Greece's New Democracy and Tsipras's ELAS strengthen in GPO poll, as Karystianou's party loses ground
A GPO poll for Parapolitika shows New Democracy at 29.4% in the vote estimate, up 0.8 points, while Alexis Tsipras's ELAS rises to 16.3%. Maria Karystianou's Elpida party falls 2.7 points to 7.8%.
Election scene reshaped
A new GPO opinion poll for the newspaper Parapolitika, conducted in late June 2026, records shifts in Greece's political landscape. In the vote estimate, ruling New Democracy (ND) reaches 29.4%, an increase of 0.8 percentage points from the previous measurement. ELAS, the party of former prime minister Alexis Tsipras, consolidates second place with 16.3%, up 1.2 points.
The fall of Elpida and the battle for third
PASOK slips to 11.5%, a decline of 0.9 points. The sharpest movement is registered by Maria Karystianou's Elpida for Democracy, which drops 2.7 points to 7.8% – a loss of more than a quarter of its previous support. Greek Solution recovers to 9.2% and the Communist Party (KKE) climbs to 9.0%, placing both ahead of Elpida.
- ND
- 0.8 pp
- ELAS
- 1.2 pp
- PASOK
- -0.9 pp
- Greek Solution
- 0.3 pp
- KKE
- 0.4 pp
- Elpida
- -2.7 pp
Voting intention mirrors the trend
In voting intention, ND scores 26% (from 25%), ELAS 14.5% (13.2%), PASOK 10.2% (10.8%), Greek Solution 8.2% (7.8%), KKE 8% (7.5%), and Elpida 6.9% (9.2%). The smaller parties Plefsi Eleftherias (4.3% estimate), MeRA25 (2.9%), Foni Logikis (2.6%), SYRIZA (1.2%) and Niki (1.1%) remain outside parliament.
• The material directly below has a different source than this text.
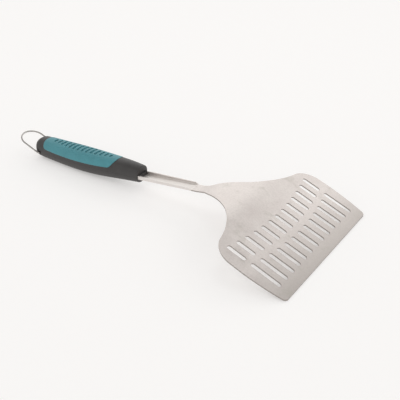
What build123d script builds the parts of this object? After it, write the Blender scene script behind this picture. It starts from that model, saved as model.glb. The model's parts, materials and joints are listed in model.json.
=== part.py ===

Who Greeks trust as prime minister
Kyriakos Mitsotakis retains the largest share of trust for the premiership with 33%, followed by Alexis Tsipras (24.9%), Maria Karystianou (15.5%) and Nikos Androulakis (14.9%).
- Kyriakos Mitsotakis
- 33 %
- Alexis Tsipras
- 24.9 %
- Maria Karystianou
- 15.5 %
- Nikos Androulakis
- 14.9 %
Public mood: demand for change
A large majority – 68% – say they want a different government after the next election, and 49.8% support early elections. 46.4% report that their standard of living has worsened compared with 2019. When asked directly, 58.4% prefer political change, while 38.9% favour stability. The prospect of a new party by former prime minister Antonis Samaras continues to show limited appeal.
Shifting alliances and what comes next
The poll paints a strengthening of the ND-ELAS duopoly, a fragmentation on the left, and a loss of momentum for the post-Tempi protest movement embodied by Elpida. With no party able to govern alone, the question of post-election coalitions remains open.